In England at least, Nanette Newman isn't best known for being Bryan Forbes's wife or even for her acting. She's best known for being the face of Fairy Liquid on commercials, a washing up liquid. 'Hands that do dishes can be soft as your face with mild green Fairy Liquid': it's like something that Carol Van Sant could say. I don't know when she started that job, but they were well established when I first saw them in the early eighties and could well already have been showed by the time this film was made.

Carol is the beginning of the suspicion that grows in Joanna and Bobbie, but he's hardly the end of it. The biggest wake up call is when Charmaine suddenly changes personality entirely. Suddenly she's in love with her husband, suddenly she's happy that he brings in a bulldozer to break up the tennis court, suddenly she's content only to do what he wants. From the stereotypical Playboy male perspective, they're perfect women. From Joanna's perspective they're Disneyland robots and she becomes more and more scared that she'll become one: content only to cook and clean and not pursue her dream of being a memorable photographer.

William Goldman wrote the screenplay, from Ira Levin's novel, and they're hardly minor names in the business. Levin was a playwright and novelist who racked up a number of key titles. Best known for Rosemary's Baby, he also wrote this film and The Boys from Brazil, all three of which became major films. Also filmed were Sliver and A Kiss Before Dying, along with some of his plays: Deathtrap, which holds the record as the longest running comedy thriller on Broadway, and No Time for Sergeants, which was Andy Griffith's second film and the one that put him into uniform. It set the stage for much of that era's comedy as well as Griffith's career.

Goldman was a novelist too, of books that became moves like The Princess Bride and Marathon Man, but he's far better known as a screenwriter, winning Oscars for his work on Butch Cassidy and the Sundance Kid and All the President's Men. He's written so many well regarded screenplays that his book about writing them became a standard: Adventures in the Screen Trade: A Personal View of Hollywood and Screenwriting. I've dipped into that one before but I think it should become my next reading material on bus rides to work. He also wrote a sequel and many other books on cinema, including editing a fascinating volume called The First Time I Got Paid for It: Writers' Tales from the Hollywood Trenches that saw many writers talk about how they got into the business.

I spend so much time here on the two writers because this is all about the story. There's talent involved at every step here and nobody lets the side down, but as great as Katharine Ross, Nanette Newman, Tina Louise and especially Paula Prentiss are as various Stepford wives and however solid the direction by Bryan Forbes, the music by Michael Small and Suzanne Ciani, the cinematography by Enrique Bravo and Owen Roizman or the editing by Timothy Gee, especially towards the end of the film, this is really a peach of a story and its the writers who deserve the biggest chunk of the credit.

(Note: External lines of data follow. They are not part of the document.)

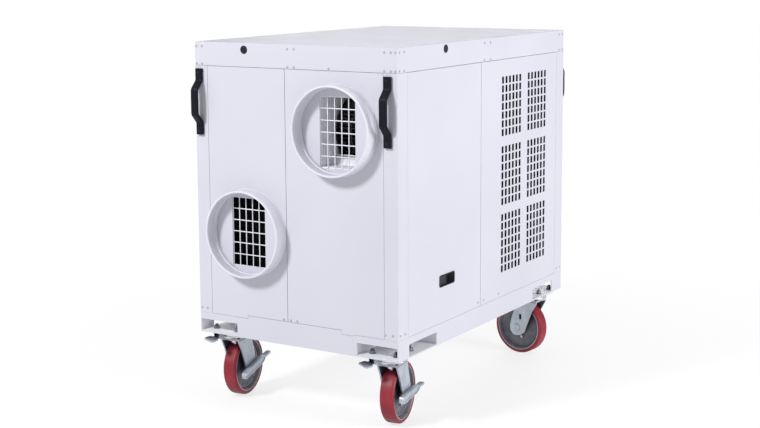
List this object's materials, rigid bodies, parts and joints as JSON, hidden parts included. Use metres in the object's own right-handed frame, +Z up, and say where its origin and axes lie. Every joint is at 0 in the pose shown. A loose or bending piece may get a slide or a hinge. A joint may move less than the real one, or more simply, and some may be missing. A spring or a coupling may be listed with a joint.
{
  "type": "portable air conditioner",
  "caption": "Large wheeled cabinet air conditioner with round duct collars, wire guards, slotted side grille, lift-off access panel, carrying handles and braked swivel casters.",
  "frame": {"origin": "on the floor, at the middle of the bounding box", "axes": "+Z up; -Y out of the duct collar face; +X toward the side with the slotted grille and access panel"},
  "size_m": [0.782, 1.286, 1.221],
  "materials": {
    "white_powder_coat": "satin powder coat",
    "white_collar": "satin powder coat",
    "black_plastic": "moulded, fine grain",
    "black_handle": "satin black",
    "light_wire": "white coated wire",
    "dark_wire": "dark coated wire",
    "coil_fin": "finned, dusty",
    "compressor_shell": "gloss black",
    "motor_shell": "satin grey",
    "fan_blade": "rolled",
    "galvanised_sheet": "zinc coated sheet",
    "control_plate_grey": "satin",
    "zinc_plate": "zinc plated",
    "axle_steel": "plated bolt",
    "hub_iron": "painted cast iron",
    "red_tread": "moulded polyurethane, smooth"
  },
  "bodies": {
    "cabinet": {"base_frame": "white_powder_coat", "top_rail": "white_powder_coat", "top_cover": "white_powder_coat", "corner_post_fl": "white_powder_coat", "corner_post_fr": "white_powder_coat", "corner_post_rl": "white_powder_coat", "corner_post_rr": "white_powder_coat", "front_panel_left": "white_powder_coat", "front_panel_right": "white_powder_coat", "supply_collar": "white_collar", "return_collar": "white_collar", "supply_guard": "light_wire", "return_guard": "light_wire", "grille_panel": "white_powder_coat", "left_panel": "white_powder_coat", "rear_panel": "white_powder_coat", "handle_front_left": "black_handle", "handle_front_right": "black_handle", "handle_rear_left": "black_handle", "handle_rear_right": "black_handle", "front_plug": "black_plastic", "side_plug": "black_plastic", "fan_guard": "dark_wire", "fan_motor": "motor_shell", "condenser_coil": "coil_fin", "evaporator_coil": "coil_fin", "compressor": "compressor_shell", "bulkhead": "galvanised_sheet", "blower_housing": "galvanised_sheet", "control_plate": "control_plate_grey", "caster_fl_plate": "zinc_plate", "caster_fr_plate": "zinc_plate", "caster_rl_plate": "zinc_plate", "caster_rr_plate": "zinc_plate"},
    "access_door": {"access_panel": "white_powder_coat", "latch_dish": "black_plastic"},
    "latch_paddle": {"latch_paddle": "black_plastic"},
    "supply_blower_wheel": {"blower_wheel": "galvanised_sheet"},
    "condenser_fan": {"condenser_fan": "fan_blade"},
    "thermostat_knob": {"thermostat_knob": "black_plastic"},
    "caster_fl_yoke": {"caster_fl_fork": "zinc_plate", "caster_fl_axle": "axle_steel"},
    "caster_fl_wheel": {"caster_fl_hub": "hub_iron", "caster_fl_tread": "red_tread"},
    "caster_fl_brake_lever": {"caster_fl_brake_lever": "zinc_plate"},
    "caster_fl_swivel_lock": {"caster_fl_swivel_lock": "zinc_plate"},
    "caster_fr_yoke": {"caster_fr_fork": "zinc_plate", "caster_fr_axle": "axle_steel"},
    "caster_fr_wheel": {"caster_fr_hub": "hub_iron", "caster_fr_tread": "red_tread"},
    "caster_fr_brake_lever": {"caster_fr_brake_lever": "zinc_plate"},
    "caster_fr_swivel_lock": {"caster_fr_swivel_lock": "zinc_plate"},
    "caster_rl_yoke": {"caster_rl_fork": "zinc_plate", "caster_rl_axle": "axle_steel"},
    "caster_rl_wheel": {"caster_rl_hub": "hub_iron", "caster_rl_tread": "red_tread"},
    "caster_rr_yoke": {"caster_rr_fork": "zinc_plate", "caster_rr_axle": "axle_steel"},
    "caster_rr_wheel": {"caster_rr_hub": "hub_iron", "caster_rr_tread": "red_tread"}
  },
  "joints": [
    {"name": "access_door_lift_off", "type": "slide", "parent": "cabinet", "child": "access_door", "axis": [1, 0, 0], "range_m": [0, 0.09]},
    {"name": "latch_paddle_pull", "type": "hinge", "parent": "access_door", "child": "latch_paddle", "pos_m": [0.384, -0.326, 0.449], "axis": [0, 0, -1], "range_deg": [0, 35], "stiffness_Nm_per_rad": 0.06},
    {"name": "supply_blower_spin", "type": "hinge", "parent": "cabinet", "child": "supply_blower_wheel", "pos_m": [0.17, -0.411, 0.941], "axis": [1, 0, 0], "continuous": true},
    {"name": "condenser_fan_spin", "type": "hinge", "parent": "cabinet", "child": "condenser_fan", "pos_m": [-0.001, 0.548, 0.741], "axis": [0, 1, 0], "continuous": true},
    {"name": "thermostat_turn", "type": "hinge", "parent": "cabinet", "child": "thermostat_knob", "pos_m": [-0.001, 0.617, 1.066], "axis": [0, -1, 0], "range_deg": [0, 270]},
    {"name": "caster_fl_swivel", "type": "hinge", "parent": "cabinet", "child": "caster_fl_yoke", "pos_m": [-0.313, -0.506, 0.214], "axis": [0, 0, 1], "continuous": true},
    {"name": "caster_fl_roll", "type": "hinge", "parent": "caster_fl_yoke", "child": "caster_fl_wheel", "pos_m": [-0.31988, -0.45446, 0.1015], "axis": [0.9912, 0.1323, 0], "continuous": true},
    {"name": "caster_fl_brake_press", "type": "hinge", "parent": "caster_fl_yoke", "child": "caster_fl_brake_lever", "pos_m": [-0.31988, -0.45446, 0.1015], "axis": [0.9912, 0.1323, 0], "range_deg": [-11, 5]},
    {"name": "caster_fl_lock_lift", "type": "hinge", "parent": "cabinet", "child": "caster_fl_swivel_lock", "pos_m": [-0.33963, -0.5631, 0.2215], "axis": [-0.9063, 0.4226, 0], "range_deg": [0, 10]},
    {"name": "caster_fr_swivel", "type": "hinge", "parent": "cabinet", "child": "caster_fr_yoke", "pos_m": [0.311, -0.506, 0.214], "axis": [0, 0, 1], "continuous": true},
    {"name": "caster_fr_roll", "type": "hinge", "parent": "caster_fr_yoke", "child": "caster_fr_wheel", "pos_m": [0.30269, -0.45467, 0.1015], "axis": [0.9871, 0.1599, 0], "continuous": true},
    {"name": "caster_fr_brake_press", "type": "hinge", "parent": "caster_fr_yoke", "child": "caster_fr_brake_lever", "pos_m": [0.30269, -0.45467, 0.1015], "axis": [0.9871, 0.1599, 0], "range_deg": [0, 16]},
    {"name": "caster_fr_lock_lift", "type": "hinge", "parent": "cabinet", "child": "caster_fr_swivel_lock", "pos_m": [0.27762, -0.55943, 0.2215], "axis": [-0.848, 0.5299, 0], "range_deg": [0, 10]},
    {"name": "caster_rl_swivel", "type": "hinge", "parent": "cabinet", "child": "caster_rl_yoke", "pos_m": [-0.325, 0.505, 0.214], "axis": [0, 0, 1], "continuous": true},
    {"name": "caster_rl_roll", "type": "hinge", "parent": "caster_rl_yoke", "child": "caster_rl_wheel", "pos_m": [-0.27477, 0.51846, 0.1015], "axis": [0.2588, -0.9659, 0], "continuous": true},
    {"name": "caster_rr_swivel", "type": "hinge", "parent": "cabinet", "child": "caster_rr_yoke", "pos_m": [0.323, 0.505, 0.214], "axis": [0, 0, 1], "continuous": true},
    {"name": "caster_rr_roll", "type": "hinge", "parent": "caster_rr_yoke", "child": "caster_rr_wheel", "pos_m": [0.27139, 0.51134, 0.1015], "axis": [0.1219, 0.9925, 0], "continuous": true}
  ]
}
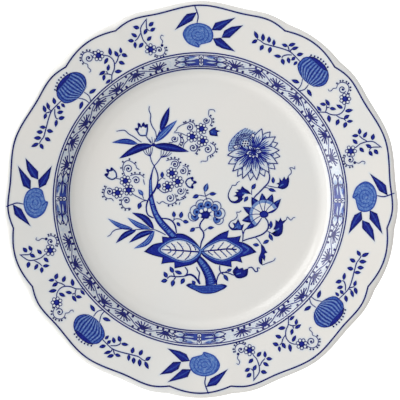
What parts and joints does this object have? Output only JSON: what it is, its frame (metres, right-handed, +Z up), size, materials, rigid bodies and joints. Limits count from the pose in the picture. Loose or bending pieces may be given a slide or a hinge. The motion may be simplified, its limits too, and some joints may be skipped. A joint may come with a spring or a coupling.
{
  "type": "dinner plate",
  "caption": "Round china dinner plate with a wide sloping rim, a scalloped edge with a rolled lip, a flat well and a bare foot ring.",
  "frame": {"origin": "middle of the foot ring's contact face, on the table", "axes": "+Z up, out of the face of the plate and along its axis; +Y to the crest of one of the five long lobes of the edge, which is the top of the painting; +X to the right"},
  "size_m": [0.248, 0.2493, 0.0234],
  "materials": {
    "porcelain": "matt, unglazed white porcelain",
    "glaze": "clear glossy glaze over warm white porcelain",
    "cobalt": "cobalt blue brushwork under glossy glaze, from pale wash to near black"
  },
  "bodies": {
    "root": {"porcelain_body": "porcelain", "glaze_coat": "glaze", "foot_well_glaze": "glaze"}
  },
  "joints": []
}
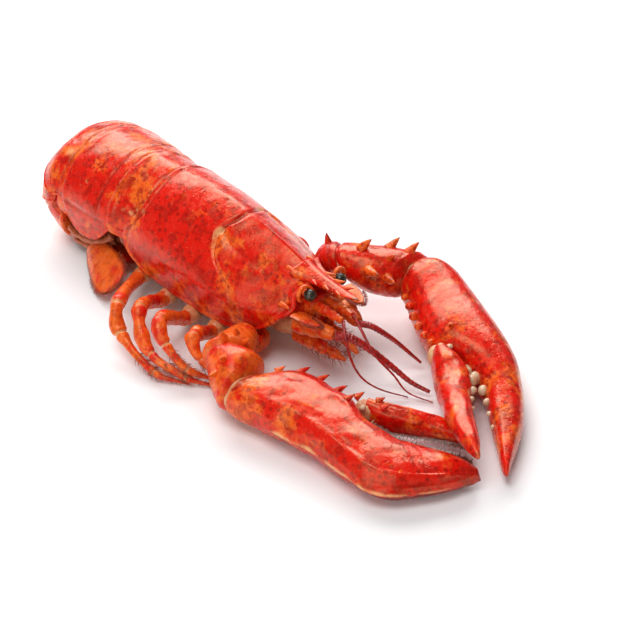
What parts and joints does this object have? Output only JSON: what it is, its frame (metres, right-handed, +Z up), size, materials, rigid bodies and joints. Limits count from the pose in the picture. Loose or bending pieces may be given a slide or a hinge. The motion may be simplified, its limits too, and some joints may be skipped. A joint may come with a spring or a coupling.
{
  "type": "cooked lobster",
  "caption": "Whole cooked red lobster lying flat, tail curled under, the two large claws folded together in front of the head.",
  "frame": {"origin": "Centre of the bounding box in x and y, on the plane it rests on.", "axes": "+Z is up out of the lobster's back, -Y is the way the head and claws point, +X is the lobster's left side."},
  "size_m": [0.1318, 0.2902, 0.0578],
  "materials": {
    "shell": "wet glossy deep red shell with orange mottling",
    "limb_shell": "glossy orange-red shell of legs, mouthparts and tail plates",
    "breast": "pale beige breast plates and hips under the carapace",
    "eye": "glossy black eye",
    "feeler": "glossy dark red feelers"
  },
  "bodies": {
    "root": {"abdomen_1": "shell", "abdomen_2": "shell", "abdomen_3": "shell", "abdomen_4": "shell", "abdomen_5": "shell", "abdomen_6": "shell", "antenna_base_left": "limb_shell", "antenna_base_right": "limb_shell", "antenna_left": "feeler", "antenna_right": "feeler", "antenna_scale_left": "limb_shell", "antenna_scale_right": "limb_shell", "antennule_base_left": "limb_shell", "antennule_base_right": "limb_shell", "antennule_left": "feeler", "antennule_right": "feeler", "carapace": "shell", "carpus_left": "shell", "carpus_right": "shell", "claw_left": "shell", "claw_right": "shell", "eye_left": "eye", "eye_right": "eye", "finger_left": "shell", "finger_right": "shell", "head": "limb_shell", "ischium_left": "limb_shell", "ischium_right": "limb_shell", "leg_first_left": "limb_shell", "leg_first_right": "limb_shell", "leg_rear_left": "limb_shell", "leg_rear_right": "limb_shell", "leg_second_left": "limb_shell", "leg_second_right": "limb_shell", "leg_third_left": "limb_shell", "leg_third_right": "limb_shell", "maxilliped_left": "limb_shell", "maxilliped_right": "limb_shell", "merus_left": "shell", "merus_right": "shell", "telson": "limb_shell", "thorax": "breast", "uropod_inner_left": "limb_shell", "uropod_inner_right": "limb_shell", "uropod_outer_left": "limb_shell", "uropod_outer_right": "limb_shell"}
  },
  "joints": []
}
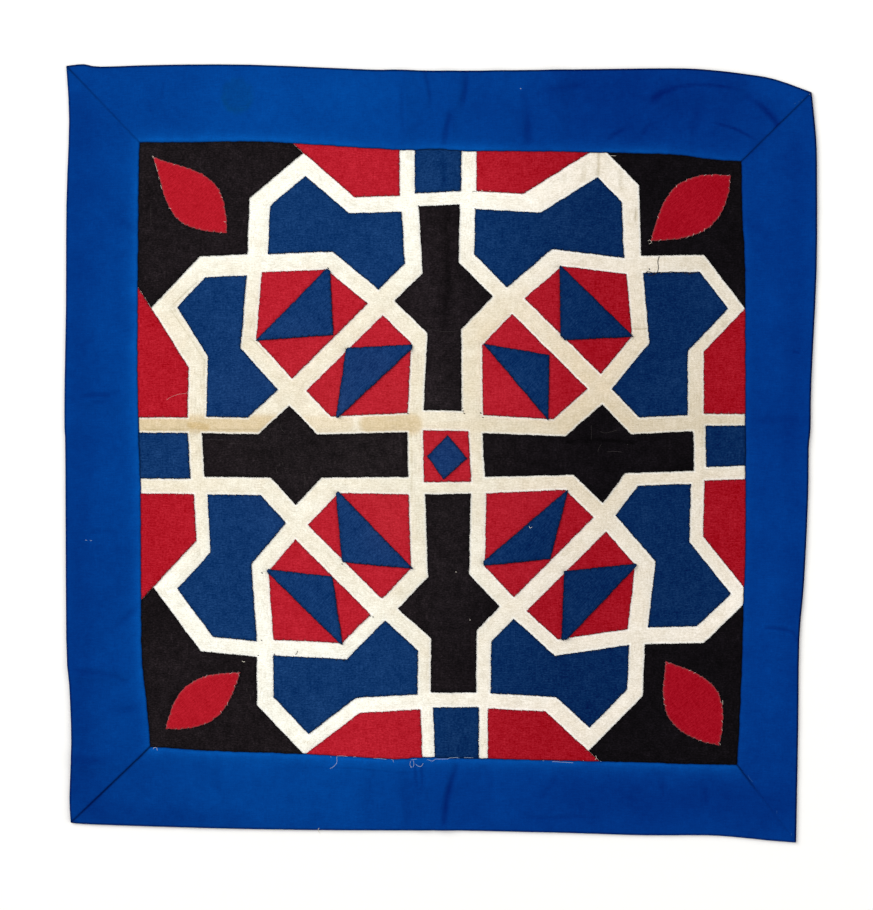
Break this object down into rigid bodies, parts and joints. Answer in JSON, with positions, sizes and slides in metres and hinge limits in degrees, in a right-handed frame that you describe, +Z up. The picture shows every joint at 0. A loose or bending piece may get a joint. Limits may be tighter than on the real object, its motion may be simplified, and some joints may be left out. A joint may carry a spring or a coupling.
{
  "type": "mini quilt",
  "caption": "Small square quilt of coloured cotton patches sewn on an off-white ground that shows between them as interlaced straps, with a mitred blue border.",
  "frame": {"origin": "on the surface that the cloth lies on, under the middle of the cloth's box", "axes": "+Z up out of the cloth's face, +Y along the cloth towards its upper edge, +X across it to the right"},
  "size_m": [0.422, 0.4363, 0.0046],
  "materials": {
    "off_white": "plain-weave cotton, matt, off-white, stained tan in places",
    "royal_blue": "plain-weave cotton, matt, royal blue",
    "navy": "plain-weave cotton, matt, navy blue",
    "red": "plain-weave cotton, matt, red",
    "black": "plain-weave cotton, matt, black"
  },
  "bodies": {
    "root": {"ground_panel": "off_white", "border_top": "royal_blue", "border_right": "royal_blue", "border_bottom": "royal_blue", "border_left": "royal_blue", "arm_top": "black", "edge_square_top": "navy", "arm_bottom": "black", "edge_square_bottom": "navy", "arm_left": "black", "edge_square_left": "navy", "arm_right": "black", "edge_square_right": "navy", "centre_square": "red", "centre_diamond": "navy", "octagon_outer_tl": "red", "triangle_outer_tl": "navy", "octagon_inner_tl": "red", "triangle_inner_tl": "navy", "kite_tl_v": "navy", "edge_red_tl_v": "red", "kite_tl_h": "navy", "edge_red_tl_h": "red", "corner_tl": "black", "leaf_tl": "red", "octagon_outer_tr": "red", "triangle_outer_tr": "navy", "octagon_inner_tr": "red", "triangle_inner_tr": "navy", "kite_tr_v": "navy", "edge_red_tr_v": "red", "kite_tr_h": "navy", "edge_red_tr_h": "red", "corner_tr": "black", "leaf_tr": "red", "octagon_outer_bl": "red", "triangle_outer_bl": "navy", "octagon_inner_bl": "red", "triangle_inner_bl": "navy", "kite_bl_v": "navy", "edge_red_bl_v": "red", "kite_bl_h": "navy", "edge_red_bl_h": "red", "corner_bl": "black", "leaf_bl": "red", "octagon_outer_br": "red", "triangle_outer_br": "navy", "octagon_inner_br": "red", "triangle_inner_br": "navy", "kite_br_v": "navy", "edge_red_br_v": "red", "kite_br_h": "navy", "edge_red_br_h": "red", "corner_br": "black", "leaf_br": "red"}
  },
  "joints": []
}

Levin wrote The Stepford Wives in 1972 and it became a film in 1975. However it's as timely today as it was then, if not even more so and you know something's a success when it becomes more relevant over time not less. Think Nineteen Eighty-Four or Brave New World. Like those, this is a science fiction story that doesn't even seem like a science fiction story. It really stands as a serious commentary on gated communities, the cultural impact of RealDolls, the Japanese approach to robotics, attempts to profile everyone based on accepted norms, social and cultural pruning, trophy wives, a whole host of concepts that were either non-existent or not widely known or considered in 1972.

Beyond being a prescient science fiction masterpiece, it's also many other things. It's a masterful monster movie where we don't see the monster until the end. It's a great example of a postcode, with certain elements (especially the end) that certainly couldn't be got away with a decade earlier under the Production Code. It's a feminist manifesto: we hardly ever see the men and when we do they're only used to prop up a society run by men for the purposes of men (the word 'archaic' is focused on). And while I can't really comment on this part, it appears to be a horror film for women. It's a lot of things, that's for sure. What it isn't is on any of the Top 100 lists I'm working through. That surprised me.

1 comment:

Robert said...

I saw this movie on TV in the 70's when I was a VERY young kid. It scared the snot out of me! So much so that I still remember the movie vividly even though I have not seen it for 30 years.